DATASET CONTENT:
——

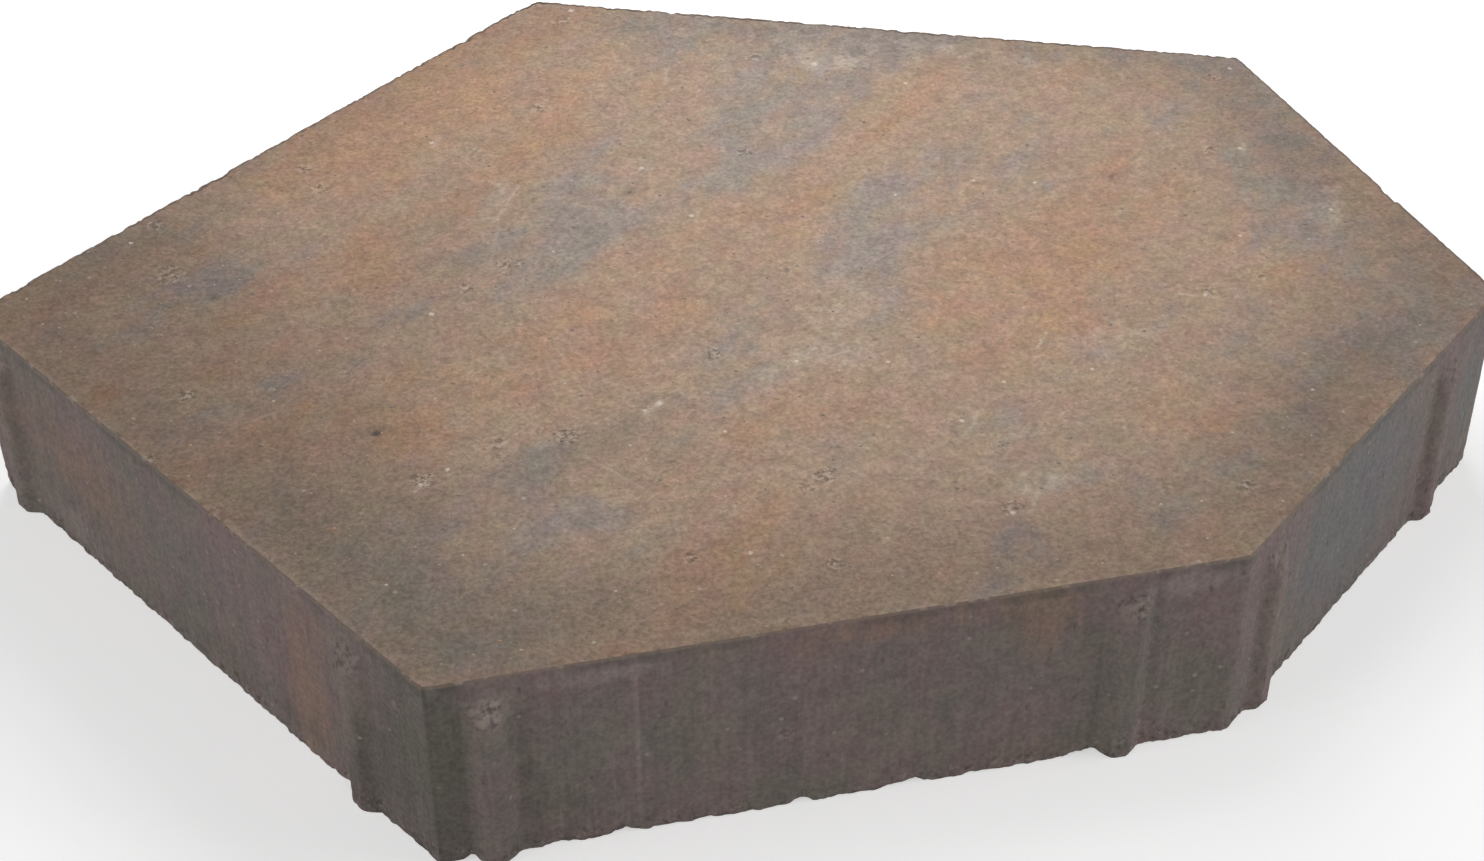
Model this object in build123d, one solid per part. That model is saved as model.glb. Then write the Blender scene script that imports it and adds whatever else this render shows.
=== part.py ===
"""Concrete paving slab: one six-sided block that covers a floor with copies of itself alone.

Every second corner of its laying outline is exactly 120 degrees and joins two sides of equal
length, so a copy turned by 120 degrees about that corner meets it edge to edge. The block itself
is half a joint smaller all round. Two spacer ribs on each side stand out by the whole joint and
touch the neighbour's plain wall beside the neighbour's own ribs.

Units are millimetres, +Z is up. +X runs along the front side, +Y to the back, and the origin is
on the underside at the middle of the bounding box.
"""
from build123d import *
from math import acos, degrees, radians, sin, tan
import os

# Driving dimensions of the laying outline, which runs down the middle of the joints
THICKNESS = 80.0
FRONT_PAIR_SIDE = 276.0
RIGHT_PAIR_SIDE = 190.0
BACK_PAIR_SIDE = 308.0
MEETING_ANGLE = 120.0
JOINT = 4.0

# Two equal sides at a meeting corner: the length across their far ends, as a share of one side,
# and how far the corner stands out from that line, as a share of the line
MEETING_SPAN = 2 * sin(radians(MEETING_ANGLE / 2))
MEETING_RISE = 1 / (2 * tan(radians(MEETING_ANGLE / 2)))

# Edges of the block
CORNER_RADIUS = 3.0
ARRIS_RADIUS = 0.8

# Spacer ribs: the section on the wall, the head that runs out below the top, and the places
RIB_FOOT_WIDTH = 15.0
RIB_CREST_WIDTH = 6.0
RIB_CREST_RADIUS = 2.0
RIB_FOOT_RADIUS = 2.5
RIB_ROOT_DEPTH = 3.0
RIB_HEAD_BELOW_TOP = 7.0
RIB_FULL_BELOW_TOP = 18.0
RIB_AFTER_CORNER = 20.5
RIB_BEFORE_CORNER = 41.0


def meeting_corner(start: Vector, end: Vector) -> Vector:
    """Return the corner whose two equal sides leave start and end at the meeting angle.

    It lies to the right of the line from start to end, which is outside the block when the
    outline is walked against the clock.
    """
    middle = (start + end) * 0.5
    outwards = (end - start).rotate(Axis.Z, -90)
    return middle + outwards * MEETING_RISE


def laying_corners() -> list[Vector]:
    """Return the six corners of the laying outline, against the clock from the front left."""
    front_left = Vector(0, 0)
    front_right = Vector(FRONT_PAIR_SIDE, 0)
    left = front_right.rotate(Axis.Z, MEETING_ANGLE)

    front_span = FRONT_PAIR_SIDE * MEETING_SPAN
    right_span = RIGHT_PAIR_SIDE * MEETING_SPAN
    back_span = BACK_PAIR_SIDE * MEETING_SPAN
    cosine = (front_span**2 + right_span**2 - back_span**2) / (2 * front_span * right_span)
    to_back_right = (left - front_right).normalized().rotate(Axis.Z, -degrees(acos(cosine)))
    back_right = front_right + to_back_right * right_span

    right = meeting_corner(front_right, back_right)
    back_left = meeting_corner(back_right, left)
    return [front_left, front_right, right, back_right, back_left, left]


def block(corners: list[Vector]) -> Part:
    """Return the plain block: the laying outline less half a joint, with eased edges."""
    with BuildPart() as body:
        with BuildSketch():
            with BuildLine():
                Polyline(*corners, close=True)
            make_face()
            offset(amount=-JOINT / 2, kind=Kind.INTERSECTION, mode=Mode.REPLACE)
            fillet(vertices(), radius=CORNER_RADIUS)
        extrude(amount=THICKNESS)
        fillet(faces().sort_by(Axis.Z)[-1].edges(), radius=ARRIS_RADIUS)
    return body.part


def spacer_rib() -> Part:
    """Return one rib on a wall that lies in the XZ plane, standing out along +Y.

    Its section is a trapezoid with a rounded crest and hollow feet. Seen from the side it has
    full reach up to its shoulder and slopes back into the wall at its head.
    """
    full_height = THICKNESS - RIB_FULL_BELOW_TOP
    head_height = THICKNESS - RIB_HEAD_BELOW_TOP
    half_root = RIB_FOOT_WIDTH / 2 + RIB_FOOT_RADIUS
    with BuildPart() as rib:
        with BuildSketch():
            with BuildLine():
                Polyline(
                    (-half_root, -RIB_ROOT_DEPTH),
                    (half_root, -RIB_ROOT_DEPTH),
                    (half_root, 0),
                    (RIB_FOOT_WIDTH / 2, 0),
                    (RIB_CREST_WIDTH / 2, JOINT),
                    (-RIB_CREST_WIDTH / 2, JOINT),
                    (-RIB_FOOT_WIDTH / 2, 0),
                    (-half_root, 0),
                    close=True,
                )
            make_face()
            crest = vertices().group_by(Axis.Y)[-1]
            feet = vertices().group_by(Axis.Y)[1].sort_by(Axis.X)[1:-1]
            fillet(crest, radius=RIB_CREST_RADIUS)
            fillet(feet, radius=RIB_FOOT_RADIUS)
        extrude(amount=head_height)
        with BuildSketch(Plane.YZ):
            with BuildLine():
                Polyline(
                    (-RIB_ROOT_DEPTH, 0),
                    (JOINT, 0),
                    (JOINT, full_height),
                    (0, head_height),
                    (-RIB_ROOT_DEPTH, head_height),
                    close=True,
                )
            make_face()
        extrude(amount=half_root, both=True, mode=Mode.INTERSECT)
    return rib.part


def rib_places(corners: list[Vector]) -> list[Plane]:
    """Return the planes of the twelve ribs, two on each wall, with Y pointing out of the wall."""
    places = []
    for start, end in zip(corners, corners[1:] + corners[:1]):
        along = (end - start).normalized()
        inwards = along.rotate(Axis.Z, 90)
        wall_start = start + inwards * (JOINT / 2)
        length = (end - start).length
        for distance in (RIB_AFTER_CORNER, length - RIB_BEFORE_CORNER):
            places.append(Plane(wall_start + along * distance, x_dir=-along, z_dir=(0, 0, 1)))
    return places


corners = laying_corners()
rib = spacer_rib()
slab = block(corners)
for place in rib_places(corners):
    slab += place * rib

box = slab.bounding_box()
slab = Pos(-box.center().X, -box.center().Y, 0) * slab

os.makedirs("parts", exist_ok=True)
export_step(slab, "parts/paving_slab.step")
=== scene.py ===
"""Concrete paving slab: one six-sided cast block, mottled brown and grey, on a pale floor.

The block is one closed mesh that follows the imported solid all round. Its walking face, its drawn
sides and its underside each have a relief and a finish of their own. Everything is in metres, in
the frame of the solid: +Z up, +X along the front side, the origin under the middle of the block.
"""

import logging
import math
from collections.abc import Sequence
from dataclasses import dataclass, field
from enum import Enum

import bpy
import numpy as np
from mathutils import Euler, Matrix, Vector, geometry
from mathutils.bvhtree import BVHTree

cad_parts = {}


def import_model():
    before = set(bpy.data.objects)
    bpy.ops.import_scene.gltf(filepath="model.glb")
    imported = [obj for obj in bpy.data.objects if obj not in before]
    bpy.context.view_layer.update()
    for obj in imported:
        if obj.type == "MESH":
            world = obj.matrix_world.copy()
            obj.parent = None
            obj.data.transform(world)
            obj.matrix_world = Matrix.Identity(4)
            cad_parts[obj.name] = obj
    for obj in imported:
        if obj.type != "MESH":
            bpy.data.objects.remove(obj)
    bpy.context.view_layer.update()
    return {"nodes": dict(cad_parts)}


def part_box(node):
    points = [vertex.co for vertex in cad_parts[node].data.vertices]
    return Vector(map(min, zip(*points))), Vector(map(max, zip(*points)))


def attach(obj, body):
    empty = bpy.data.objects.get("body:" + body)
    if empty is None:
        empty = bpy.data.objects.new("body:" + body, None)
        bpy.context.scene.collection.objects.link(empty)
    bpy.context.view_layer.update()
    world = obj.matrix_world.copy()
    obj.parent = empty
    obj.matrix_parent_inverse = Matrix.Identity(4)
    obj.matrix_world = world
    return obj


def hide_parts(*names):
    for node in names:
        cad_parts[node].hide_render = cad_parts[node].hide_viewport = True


LOG = logging.getLogger("paving_slab")

NODE = "paving_slab"
BODY = "root"

# A patch of pigment fades out at this many times its own half size
FADE_OUT = 1.7

Colour = tuple[float, float, float]
Place = tuple[float, float, float]


def linear(red: int, green: int, blue: int) -> Colour:
    """Turn a screen colour, 0 to 255 a channel, into the linear colour that shaders take.

    Args:
        red: Red channel.
        green: Green channel.
        blue: Blue channel.

    Returns:
        The three linear channels, 0 to 1.
    """
    channels = []
    for value in (red, green, blue):
        share = value / 255
        channels.append(share / 12.92 if share <= 0.04045 else ((share + 0.055) / 1.055) ** 2.4)
    return (channels[0], channels[1], channels[2])


def smooth_step(low: float, high: float, values: np.ndarray) -> np.ndarray:
    """Rise smoothly from 0 at low to 1 at high, for an array of values."""
    share = np.clip((values - low) / (high - low), 0, 1)
    return share * share * (3 - 2 * share)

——

WORK REQUIRED:
Return, please, the lines of the data from the first through the line containing "JOINT = 4.0", both kept, exactly as they stand and nothing more.

EXPECTED ANSWER:
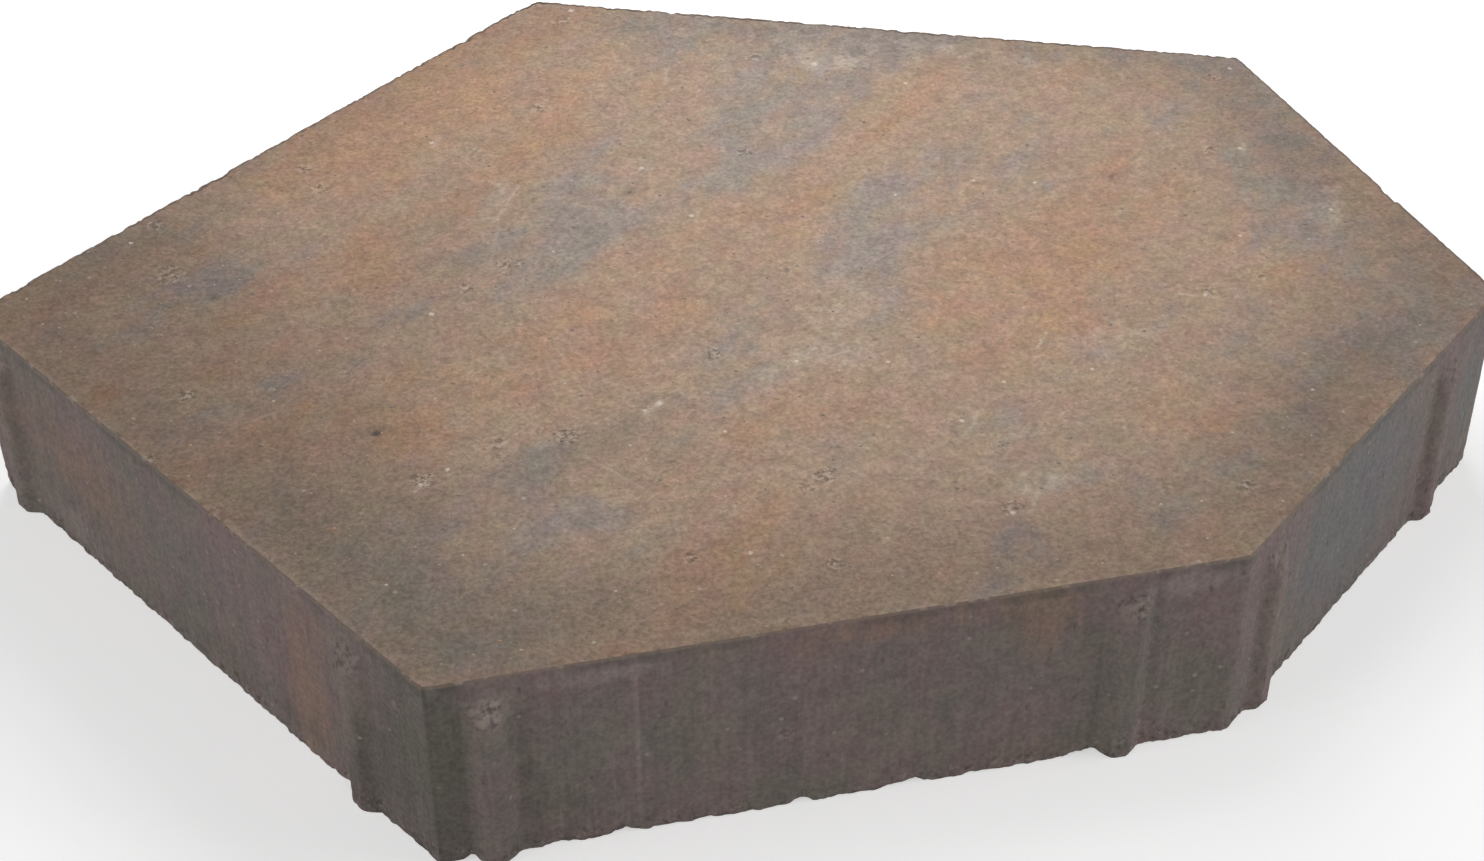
Model this object in build123d, one solid per part. That model is saved as model.glb. Then write the Blender scene script that imports it and adds whatever else this render shows.
=== part.py ===
"""Concrete paving slab: one six-sided block that covers a floor with copies of itself alone.

Every second corner of its laying outline is exactly 120 degrees and joins two sides of equal
length, so a copy turned by 120 degrees about that corner meets it edge to edge. The block itself
is half a joint smaller all round. Two spacer ribs on each side stand out by the whole joint and
touch the neighbour's plain wall beside the neighbour's own ribs.

Units are millimetres, +Z is up. +X runs along the front side, +Y to the back, and the origin is
on the underside at the middle of the bounding box.
"""
from build123d import *
from math import acos, degrees, radians, sin, tan
import os

# Driving dimensions of the laying outline, which runs down the middle of the joints
THICKNESS = 80.0
FRONT_PAIR_SIDE = 276.0
RIGHT_PAIR_SIDE = 190.0
BACK_PAIR_SIDE = 308.0
MEETING_ANGLE = 120.0
JOINT = 4.0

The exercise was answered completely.